Once again, Bobo Jitter, the perplexed CIO of Bazooka Company, is back on the couch in the office of Dr Don Jong. Dr Jong, known to his admirers as The Oddfather, has a disconcerting ability to come up with tangential solutions for decoding the never-ending puzzles that keep popping out of technology’s frontiers.

“So what seems to be the cause of … ah, your present state of unseemly unrest, Bobo?”

“Well, Doc, it is the matter of delays. I have been pressing my software project team leader, Brooke Bond to work faster on some of the critical projects he is handling, but he has been … well, putting up a stiff resistance.”

“Ah, rebellion in the ranks again, my boy?”

“You could say so, Doc. On the other hand, I am perpetually required to provide a meaningful reply to questions such as ‘When will the application be ready for use?’ However, the usual glib answer, such as ‘It will be done when it is done’ does not endear me to anyone. Now, Bazooka Zinca, our CEO, wants me to hammer down a date for the conversion of our old finance system into the latest version. I will surely lose my job if I give him our stock response.”

“Of course you will not,” says Dr Jong, soothingly. “And Bond, of course continues to maintain that software developers are artists, not scientists?”

“Yes. In fact, last week, he told me, and I quote, ‘Software development is an artistic process that must be given freedom to evolve over an unspecified time. When you ask an artist to create a work of art, such as a sculpture or a painting, would you ask for a schedule? No. You would wait until the artist believes he has finished.’ Now I ask you, how am I supposed to get this project done by the end of four months?”
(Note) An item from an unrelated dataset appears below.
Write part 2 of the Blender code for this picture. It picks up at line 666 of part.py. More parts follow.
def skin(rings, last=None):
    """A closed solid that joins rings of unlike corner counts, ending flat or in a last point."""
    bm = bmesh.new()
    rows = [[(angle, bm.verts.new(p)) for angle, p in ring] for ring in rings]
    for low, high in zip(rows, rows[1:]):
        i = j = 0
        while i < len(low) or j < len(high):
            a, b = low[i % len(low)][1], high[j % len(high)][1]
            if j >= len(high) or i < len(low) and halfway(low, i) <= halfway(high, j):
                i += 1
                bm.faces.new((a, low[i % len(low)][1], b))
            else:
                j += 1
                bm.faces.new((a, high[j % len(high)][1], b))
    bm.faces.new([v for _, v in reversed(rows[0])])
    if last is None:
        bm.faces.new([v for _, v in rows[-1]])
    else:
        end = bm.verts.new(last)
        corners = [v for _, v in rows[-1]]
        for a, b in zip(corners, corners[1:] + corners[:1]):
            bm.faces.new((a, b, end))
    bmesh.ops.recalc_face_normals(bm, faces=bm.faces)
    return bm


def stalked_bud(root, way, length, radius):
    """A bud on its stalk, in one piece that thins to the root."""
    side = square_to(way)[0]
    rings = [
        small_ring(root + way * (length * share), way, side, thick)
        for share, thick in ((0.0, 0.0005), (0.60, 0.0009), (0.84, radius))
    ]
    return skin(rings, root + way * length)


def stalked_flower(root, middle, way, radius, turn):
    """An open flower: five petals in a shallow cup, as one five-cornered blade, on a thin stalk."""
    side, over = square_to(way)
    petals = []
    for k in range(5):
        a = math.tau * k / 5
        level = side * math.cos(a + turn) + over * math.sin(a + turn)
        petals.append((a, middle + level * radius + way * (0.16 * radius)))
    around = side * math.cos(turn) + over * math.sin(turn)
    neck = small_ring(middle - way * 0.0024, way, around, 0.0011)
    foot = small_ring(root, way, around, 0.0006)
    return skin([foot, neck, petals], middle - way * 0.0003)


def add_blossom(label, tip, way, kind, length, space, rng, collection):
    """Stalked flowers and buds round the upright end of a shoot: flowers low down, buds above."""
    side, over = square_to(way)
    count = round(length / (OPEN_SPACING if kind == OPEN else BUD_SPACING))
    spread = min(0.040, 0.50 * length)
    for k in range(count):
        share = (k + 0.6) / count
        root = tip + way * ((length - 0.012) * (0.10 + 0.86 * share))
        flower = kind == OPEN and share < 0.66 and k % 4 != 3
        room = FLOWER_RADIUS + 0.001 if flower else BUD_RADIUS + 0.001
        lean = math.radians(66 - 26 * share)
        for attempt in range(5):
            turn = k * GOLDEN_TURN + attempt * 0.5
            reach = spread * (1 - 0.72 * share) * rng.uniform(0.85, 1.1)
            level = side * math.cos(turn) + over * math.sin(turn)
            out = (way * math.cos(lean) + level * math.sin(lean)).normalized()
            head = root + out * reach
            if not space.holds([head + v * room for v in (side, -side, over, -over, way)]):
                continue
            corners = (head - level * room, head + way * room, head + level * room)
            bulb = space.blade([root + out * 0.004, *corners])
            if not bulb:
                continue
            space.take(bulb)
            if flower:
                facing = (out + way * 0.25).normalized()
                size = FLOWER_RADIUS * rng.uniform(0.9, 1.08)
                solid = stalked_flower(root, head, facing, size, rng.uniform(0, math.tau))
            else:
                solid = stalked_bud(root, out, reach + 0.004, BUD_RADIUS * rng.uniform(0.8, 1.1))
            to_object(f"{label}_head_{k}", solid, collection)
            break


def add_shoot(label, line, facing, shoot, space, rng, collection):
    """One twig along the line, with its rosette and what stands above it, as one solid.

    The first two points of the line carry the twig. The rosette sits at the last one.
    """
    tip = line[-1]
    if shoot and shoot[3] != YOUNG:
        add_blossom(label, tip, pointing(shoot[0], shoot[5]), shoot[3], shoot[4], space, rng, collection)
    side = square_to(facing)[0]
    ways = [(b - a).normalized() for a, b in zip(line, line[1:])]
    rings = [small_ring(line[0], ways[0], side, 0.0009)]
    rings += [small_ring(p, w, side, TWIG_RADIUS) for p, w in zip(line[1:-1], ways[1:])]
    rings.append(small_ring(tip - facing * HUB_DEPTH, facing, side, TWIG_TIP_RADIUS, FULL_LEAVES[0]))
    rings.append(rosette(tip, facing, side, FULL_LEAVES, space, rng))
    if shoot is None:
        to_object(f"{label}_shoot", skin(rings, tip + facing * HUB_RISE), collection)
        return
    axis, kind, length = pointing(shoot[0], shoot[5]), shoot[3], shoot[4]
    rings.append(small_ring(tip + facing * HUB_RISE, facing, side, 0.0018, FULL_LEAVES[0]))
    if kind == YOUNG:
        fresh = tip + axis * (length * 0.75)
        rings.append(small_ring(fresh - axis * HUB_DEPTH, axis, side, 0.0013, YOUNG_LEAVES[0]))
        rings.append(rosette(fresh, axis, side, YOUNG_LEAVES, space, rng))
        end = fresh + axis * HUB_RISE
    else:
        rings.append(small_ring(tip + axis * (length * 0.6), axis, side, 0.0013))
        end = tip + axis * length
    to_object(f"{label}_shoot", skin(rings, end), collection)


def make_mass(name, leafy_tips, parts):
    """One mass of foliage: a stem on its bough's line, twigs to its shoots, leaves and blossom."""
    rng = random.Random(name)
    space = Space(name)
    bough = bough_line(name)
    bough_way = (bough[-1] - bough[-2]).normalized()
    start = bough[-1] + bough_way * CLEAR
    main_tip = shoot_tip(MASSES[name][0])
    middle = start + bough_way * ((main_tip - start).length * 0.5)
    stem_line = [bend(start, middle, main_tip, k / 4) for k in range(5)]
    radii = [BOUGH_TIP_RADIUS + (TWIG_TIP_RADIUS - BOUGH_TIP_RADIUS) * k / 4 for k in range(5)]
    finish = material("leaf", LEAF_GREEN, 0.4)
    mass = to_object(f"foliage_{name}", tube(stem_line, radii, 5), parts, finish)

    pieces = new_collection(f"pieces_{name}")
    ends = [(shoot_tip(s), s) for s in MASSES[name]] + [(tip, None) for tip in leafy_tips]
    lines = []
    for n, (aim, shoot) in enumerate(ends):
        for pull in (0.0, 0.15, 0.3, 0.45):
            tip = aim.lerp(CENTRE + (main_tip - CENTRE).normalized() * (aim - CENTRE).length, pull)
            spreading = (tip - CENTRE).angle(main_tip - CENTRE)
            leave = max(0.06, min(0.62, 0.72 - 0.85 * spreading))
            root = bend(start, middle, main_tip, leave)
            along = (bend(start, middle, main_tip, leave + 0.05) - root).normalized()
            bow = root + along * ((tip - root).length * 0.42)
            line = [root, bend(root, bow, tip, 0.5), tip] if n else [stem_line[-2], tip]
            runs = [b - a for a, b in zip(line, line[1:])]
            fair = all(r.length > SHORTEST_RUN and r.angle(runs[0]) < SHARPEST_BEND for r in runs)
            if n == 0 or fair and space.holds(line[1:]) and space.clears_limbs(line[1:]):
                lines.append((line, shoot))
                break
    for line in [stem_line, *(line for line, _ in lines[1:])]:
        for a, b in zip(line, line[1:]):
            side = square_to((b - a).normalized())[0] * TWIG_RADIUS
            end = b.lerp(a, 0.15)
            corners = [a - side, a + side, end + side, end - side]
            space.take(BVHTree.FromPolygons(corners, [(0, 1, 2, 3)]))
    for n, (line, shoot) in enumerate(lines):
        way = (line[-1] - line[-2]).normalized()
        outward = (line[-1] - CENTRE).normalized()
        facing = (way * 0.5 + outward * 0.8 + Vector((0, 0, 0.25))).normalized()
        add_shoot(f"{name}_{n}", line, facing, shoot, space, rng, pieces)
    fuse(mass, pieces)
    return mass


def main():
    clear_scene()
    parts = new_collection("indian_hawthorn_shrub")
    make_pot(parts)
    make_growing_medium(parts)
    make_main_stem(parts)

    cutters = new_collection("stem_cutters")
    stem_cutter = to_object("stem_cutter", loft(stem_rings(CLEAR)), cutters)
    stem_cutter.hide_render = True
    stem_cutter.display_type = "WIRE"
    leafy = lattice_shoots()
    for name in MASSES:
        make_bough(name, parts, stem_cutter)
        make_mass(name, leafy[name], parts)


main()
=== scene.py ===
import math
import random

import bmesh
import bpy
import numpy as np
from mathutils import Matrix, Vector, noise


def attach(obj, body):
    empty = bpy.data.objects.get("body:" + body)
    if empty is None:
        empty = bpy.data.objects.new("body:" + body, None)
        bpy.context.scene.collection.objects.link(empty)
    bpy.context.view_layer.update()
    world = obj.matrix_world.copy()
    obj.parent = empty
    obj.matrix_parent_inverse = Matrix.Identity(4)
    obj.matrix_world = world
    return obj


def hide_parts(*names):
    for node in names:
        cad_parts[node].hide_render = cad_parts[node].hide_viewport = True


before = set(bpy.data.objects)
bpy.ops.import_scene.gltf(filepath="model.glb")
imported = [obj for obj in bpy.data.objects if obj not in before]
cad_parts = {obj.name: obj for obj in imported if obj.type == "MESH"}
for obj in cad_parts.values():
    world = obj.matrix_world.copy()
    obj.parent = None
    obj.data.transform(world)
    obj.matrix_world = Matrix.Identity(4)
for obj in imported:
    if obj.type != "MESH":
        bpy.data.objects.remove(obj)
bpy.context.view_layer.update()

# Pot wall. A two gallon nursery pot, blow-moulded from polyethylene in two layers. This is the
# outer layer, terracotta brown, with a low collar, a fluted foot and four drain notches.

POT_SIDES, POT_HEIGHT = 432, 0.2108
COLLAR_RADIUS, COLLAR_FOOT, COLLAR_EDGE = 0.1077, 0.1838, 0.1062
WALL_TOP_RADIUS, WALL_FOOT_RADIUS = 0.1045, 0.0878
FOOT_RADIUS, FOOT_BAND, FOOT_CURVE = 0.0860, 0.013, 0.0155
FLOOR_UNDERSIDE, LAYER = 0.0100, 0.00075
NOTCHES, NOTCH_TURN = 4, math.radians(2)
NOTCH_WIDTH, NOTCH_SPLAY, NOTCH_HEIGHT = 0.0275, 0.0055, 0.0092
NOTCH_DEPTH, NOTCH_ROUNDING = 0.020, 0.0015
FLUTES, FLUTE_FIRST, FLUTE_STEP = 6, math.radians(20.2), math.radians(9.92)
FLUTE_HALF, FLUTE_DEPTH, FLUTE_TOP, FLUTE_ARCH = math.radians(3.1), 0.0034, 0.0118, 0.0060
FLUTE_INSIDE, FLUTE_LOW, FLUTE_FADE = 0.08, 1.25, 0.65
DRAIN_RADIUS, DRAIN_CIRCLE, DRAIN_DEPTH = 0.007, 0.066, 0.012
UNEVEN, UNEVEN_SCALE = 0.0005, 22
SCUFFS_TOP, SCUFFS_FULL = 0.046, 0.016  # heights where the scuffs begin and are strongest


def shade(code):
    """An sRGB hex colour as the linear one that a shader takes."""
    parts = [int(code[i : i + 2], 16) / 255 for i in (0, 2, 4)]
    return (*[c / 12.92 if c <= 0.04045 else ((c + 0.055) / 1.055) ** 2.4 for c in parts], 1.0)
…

“By letting him know that you are not going to rush things.”

“What? If I do not keep after him, he will carry on this way till next year—maybe a year after that, too.”

“Absolutely not. Just insist on Bond and his team working no more than five eight-hour days for a 40 hour week. And you can also tell him that you believe he needs to take plenty of rest each day.”
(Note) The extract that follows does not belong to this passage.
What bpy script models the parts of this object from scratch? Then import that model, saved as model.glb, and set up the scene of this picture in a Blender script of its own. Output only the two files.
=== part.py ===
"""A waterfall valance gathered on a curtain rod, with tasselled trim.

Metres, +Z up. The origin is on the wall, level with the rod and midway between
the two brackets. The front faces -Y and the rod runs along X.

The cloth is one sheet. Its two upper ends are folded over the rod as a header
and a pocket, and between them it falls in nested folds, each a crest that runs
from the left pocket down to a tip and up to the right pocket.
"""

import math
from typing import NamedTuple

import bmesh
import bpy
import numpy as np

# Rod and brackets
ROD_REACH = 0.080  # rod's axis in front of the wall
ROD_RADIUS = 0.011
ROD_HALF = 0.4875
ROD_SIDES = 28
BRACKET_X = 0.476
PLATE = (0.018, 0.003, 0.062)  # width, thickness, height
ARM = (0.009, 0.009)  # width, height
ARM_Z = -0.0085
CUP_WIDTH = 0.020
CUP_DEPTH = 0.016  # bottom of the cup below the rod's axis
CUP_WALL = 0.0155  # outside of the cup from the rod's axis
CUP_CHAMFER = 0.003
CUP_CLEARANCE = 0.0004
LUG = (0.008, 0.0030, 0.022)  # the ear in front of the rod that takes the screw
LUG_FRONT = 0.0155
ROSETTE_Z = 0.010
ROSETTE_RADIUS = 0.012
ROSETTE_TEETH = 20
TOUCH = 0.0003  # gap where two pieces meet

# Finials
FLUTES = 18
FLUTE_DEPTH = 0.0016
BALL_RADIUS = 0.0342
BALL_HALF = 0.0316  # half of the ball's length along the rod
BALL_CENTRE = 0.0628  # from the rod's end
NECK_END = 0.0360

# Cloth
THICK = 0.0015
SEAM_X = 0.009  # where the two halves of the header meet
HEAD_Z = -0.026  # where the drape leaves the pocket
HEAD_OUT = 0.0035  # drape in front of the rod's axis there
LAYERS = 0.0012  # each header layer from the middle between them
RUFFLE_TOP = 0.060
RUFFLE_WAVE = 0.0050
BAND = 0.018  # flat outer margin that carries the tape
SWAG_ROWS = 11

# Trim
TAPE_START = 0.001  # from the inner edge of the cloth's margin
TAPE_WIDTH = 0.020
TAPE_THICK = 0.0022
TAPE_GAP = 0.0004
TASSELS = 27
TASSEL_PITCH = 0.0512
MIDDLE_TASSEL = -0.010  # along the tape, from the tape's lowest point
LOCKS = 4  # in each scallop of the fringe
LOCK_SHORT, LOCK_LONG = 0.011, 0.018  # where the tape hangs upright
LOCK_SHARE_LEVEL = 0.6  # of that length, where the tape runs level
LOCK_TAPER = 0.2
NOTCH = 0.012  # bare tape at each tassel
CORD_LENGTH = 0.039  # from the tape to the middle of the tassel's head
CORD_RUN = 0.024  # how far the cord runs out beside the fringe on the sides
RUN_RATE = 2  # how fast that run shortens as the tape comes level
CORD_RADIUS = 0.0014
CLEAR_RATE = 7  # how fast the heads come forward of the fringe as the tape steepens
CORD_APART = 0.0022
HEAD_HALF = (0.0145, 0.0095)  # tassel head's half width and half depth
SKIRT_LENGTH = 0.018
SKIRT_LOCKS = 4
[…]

“No way, Doc. You have no idea how rested Bond can become if I let him slacken.”

“All right, assume that you wish to crunch the project your way. Let me play this scene out for you. Let us say you expect this project to take six months with a sedate 40 hours a week to complete. If you push all the buttons and make Bond and his team work 60 hours a week, you could—in theory—be able to wrap up the development in four months flat. The entire team may even whoop at this challenge because it will make them all look like supermen. ‘Look at the Bond team—they are here every weekend’ would be a refrain across Bazooka, eh?”

“Exactly my sentiments, Doc. This should work, right?”

“Ah, Bobo, how smugly you build castles in the air! Think again. In most times, places, and industries over the past century, managers who worked their employees this way would have been tagged as slave-drivers—not just because of the hazards they pose to good worker relations, but also because of the risk that their aggression poses to the company’s productivity and useful hands. A hundred years of industrial research has proven beyond question that exhausted workers make errors that blow schedules, damage equipment, create cost overruns, erode product quality, and eventually eat into the bottom line—not exactly pictures that a CEO would like to contemplate.”

“These are changing times, Doc. We are talking of IT services here, so my projects are all about mental work …”

“This is even more taxing than physical work, my boy. There are dozens of research tomes that will tell you how working more hours does not make software projects go any faster. Software design takes huge intellectual exertion—but of course you know that. Even your best programmers cannot keep up that level of effort for more than a few hours a day. They need to divert their brains every now and then, which is why they are surfing the Internet or playing games when you see them—apparently at work. Programmers produce more good code and fewer bugs when they relax and chill out. They are almost like us psychiatrists in the way they work. We take the first hour or so of the day getting into the groove. The next few hours tend to be our best ones. Later in the day, as we get tired, we get less done per hour.”

“Well, Doc, that I can understand. I have done my share of coding too, you know. It takes a long time to fix a simple bug or add a simple feature that I would have handled in minutes earlier in the day.”

“So you see? We are getting somewhere now. Now imagine being pushed just a little farther—and it seems that much of the computer gaming industry is becoming useful as a diversion at this extreme most of the time—an overstretched programmer may delete valuable files—requiring extra work to restore backups—or maybe even have an accident on the way home that takes him offline for months. The point is that productivity varies over the course of the workday. After enough hours, productivity approaches zero—eventually it becomes negative. Laboratory studies show that mental work declines by 25% during each successive 24 hours of continuous wakefulness. So a time crunch raises the odds of a significant error. Imagine sending out software that erases a customer’s hard drives, or deleting the source code, or spilling liquid into a server that has not been backed up recently.”

“Well, Doc, it seems clear that pushing a programming team by crunching project time does tend to backfire. But how do I convey a certain urgency to Bond? After all, he tends to look upon all deadlines with the disdain of the artist.”

“Ah, Bobo, so what we are really up against is this challenge posed by the insolent Bond to your position as CIO, are we not? It is not as if you are hell-bent on the project happening on time because it would cause great harm to Bazooka if it did not. You want to be seen as the CIO who delivers, eh?”

“Well, come on Doc, you know I have to prove my worth to my CEO…”

“So the time crunching is your sprint of honor to prove your worth, eh? You decide to crunch because you want to be able to tell your big boss ‘I did everything I could.’ You crunch because you value the programming backsides sitting for a certain time every week in their chairs more than the needs of the brains creating the software.”

“Ouch! You don’t mince words, but you’re right, Doc. It seems that I might not have been considerate about the job being done or the people doing it.”

“Voila, you comprehend! So some managers like to crunch time because they have learned only the importance of appearing to do their best—instead of actually doing their best. And maybe they crunch because, back when they were programmers, or testers, that was the way they were taught to get things done.”